Most of the Trump supporters wouldn't even give me their names. One 29-year-old West Chester man, a star-spangled kerchief tied around his head, told me he was drawn to Trump because "his lack of political correctness, just speaking his mind, was pretty awesome" - but he insisted he remain anonymous because he feared any association with The Donald would kill his chances of getting into law school.

I got the same riff from a retired businessmen who serves on the board of a nonprofit and doesn't want his Trump support made public. He did tell me that "I don't know how the Black Lives Matter people feel disenfranchised. I don't know how many pay tuition. I don't know how much more [President] Obama can do to support them."

I expected to be rebuffed when I approached 76-year-old Dolly Cacciutti of Gladwyne, who was wearing one of those pink Eagles caps and a T-shirt from Martha's Vineyard. After a couple of monosyllabic responses, I was about to bail on the interview when I asked her what she hoped to hear from Trump on the long-shot chance that she actually made it inside. Her eyes suddenly lit up with fire.

"I want to hear him tell people, 'Get out of here!' " She laughed, loudly, and then she said it again with even more gusto - "Get 'em out of here!"

That's what it's mostly about, isn't it?
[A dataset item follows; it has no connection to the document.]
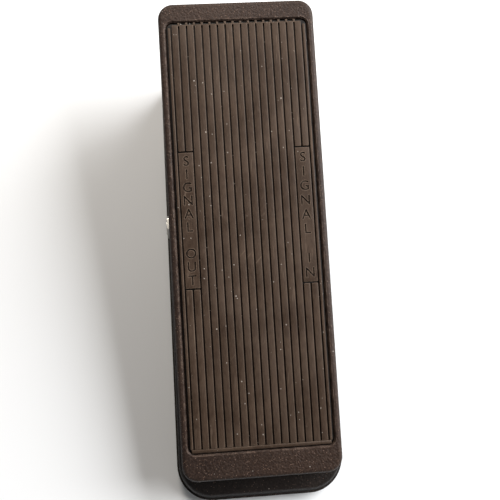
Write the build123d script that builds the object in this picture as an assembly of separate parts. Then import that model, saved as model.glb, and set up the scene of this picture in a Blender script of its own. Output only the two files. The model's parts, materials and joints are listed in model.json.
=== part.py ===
from build123d import *
import os
from math import acos, cos, pi, radians, sin, tan

# Foot volume pedal. Millimetres. +X is the input side, +Y is the toe end, +Z is up.
# The origin is the middle of the footprint, on the floor. The treadle is at rest, heel down.

# ---- overall sizes ----
base_length = 255.0
base_width = 90.0
treadle_length = 249.0
treadle_width = 82.6
treadle_rise = 26.5       # from the pivot up to the treadle's top face when it is level
treadle_shift = 10.0      # the treadle's middle is this far toward the toe from the pivot

# ---- rocking movement ----
pivot_height = 30.0
heel_down_angle = 13.0    # toe up at rest
toe_down_angle = 8.0

# ---- base housing ----
foot_height = 4.0
base_corner = 19.0
flange_height = 2.5
flange_step = 0.9         # the wall stands in from the flange by this much
side_draft = 3.0
end_draft = 22.0
top_corner_loss = 7.0     # the corners are this much tighter at the height of the pivot ridge
base_wall = 3.4
base_roof = 3.3
shoulder_round = 2.2
roof_slope_limit = 20.0   # faces flatter than this belong to the roof
ridge_round = 12.0
skirt_gap = 1.8           # between the treadle's skirt and the base's roof, at either limit

# ---- base plate, feet and their screws ----
plate_thickness = 1.5
plate_margin = 2.5
plate_fit = 0.3
foot_radius = 8.0
foot_taper = 1.0
foot_x = 31.0
foot_y = 106.0
foot_screw_radius = 2.0
foot_head_radius = 3.8
foot_head_height = 1.8
foot_head_lift = 0.8
foot_screw_depth = 6.0
foot_boss_radius = 4.5

# ---- treadle casting ----
treadle_corner = 8.0
treadle_draft = 1.5
treadle_wall = 3.0
treadle_plate = 3.0
treadle_round = 2.2
skirt_depth = 15.5
skirt_edge_round = 0.7
rib_height = 4.0
rib_width = 2.5
cross_rib_places = [-80.0, -55.0, -28.0, 62.0, 87.0, 112.0]

# ---- tread pad ----
pad_side_border = 4.05    # from each edge of the treadle's top to the pad
pad_toe_border = 10.6
pad_heel_border = 14.4
pad_corner = 3.2
pad_gap = 0.5
pad_recess = 2.8
pad_stand = 0.2           # the ribs stand this far above the treadle's face
pad_lip_bevel = 0.7
groove_count = 18
groove_width = 0.8
groove_depth = 1.2
outer_groove_inset = 2.57 # from the pad's side to the middle of its outermost groove
pad_side_step = 0.8
pad_heel_step = 2.2
panel_heel_end = -16.5
panel_length = 71.5

# ---- pivot ----
pin_radius = 3.0
pin_end_gap = 1.0
lug_inner = 23.0
lug_thickness = 6.0
lug_radius = 7.5
lug_window_gap = 1.0
clip_radius = 5.2
clip_thickness = 0.8
clip_groove = 0.6
clip_gap = 0.3
bearing_start = 31.5
bearing_width = 6.0
bearing_half_length = 7.0
bearing_drop = 5.0
running_fit = 0.05
clamp_thickness = 1.5
clamp_half_length = 15.2
clamp_screw_y = 11.5
clamp_boss_radius = 3.3

# ---- sector rack and pinion ----
gear_module = 0.75
pinion_teeth = 14
gear_ratio = 7
pressure_angle = 25.0
tooth_backlash = 0.12
addendum_share = 1.0
dedendum_share = 1.25
mesh_angle = -13.0        # the line from the pivot to the pinion, measured from +Y
sector_margin = 4.5       # degrees of teeth beyond the travel at each end
sector_thickness = 5.0
sector_depth = 9.0
rack_arm_foot_x = 10.0
rack_arm_foot_y = 7.0
rack_arm_foot_thickness = 2.5
rack_pad_drop = 3.0
rack_screw_x = 6.5
rack_window_gap = 1.5
arm_overlap = 1.0         # the rack's arm starts this far below the end of the teeth
pinion_width = 6.0
hub_radius = 6.0
hub_length = 6.0
set_screw_radius = 1.5
guide_clearance = 0.2
guide_depth = 9.0
guide_height = 8.0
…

I didn't hear a lot about policy from the Trump partisans - unless you consider "Build the wall!" to be a white paper - just some pabulum about leadership and a lot about telling it like it is, that "lack of political correctness." That's how Trump opened the floodgates of resentment until I watched it cascade down Church Street on Monday in a sea of enraged humanity.

The crazy part is that no one out in the overflowing streets even saw Trump come or go, not one tiny orange glint, or had any awareness of when The Donald spoke or what he had to say. Just the aura of his presence somewhere on the West Chester campus was enough to set off the whole doggone place. I watched angry people giving the finger and chanting everything from "USA! USA!" to "Leave our campus!" to words that can't be printed in the Daily News (yes, those still exist) and trying to debate immigration policy as much as any debate can be held by screaming over the heads of cops in riot helmets.

Around 5 p.m., when Trump was racing out of West Chester but nobody on Church Street was backing down, I heard someone grumbling about the protesters while I stood on The Donald's side of the asphalt.

"They're going to 'choose love?' " the Trump supporter said of the protesters. "What the hell does that even mean?"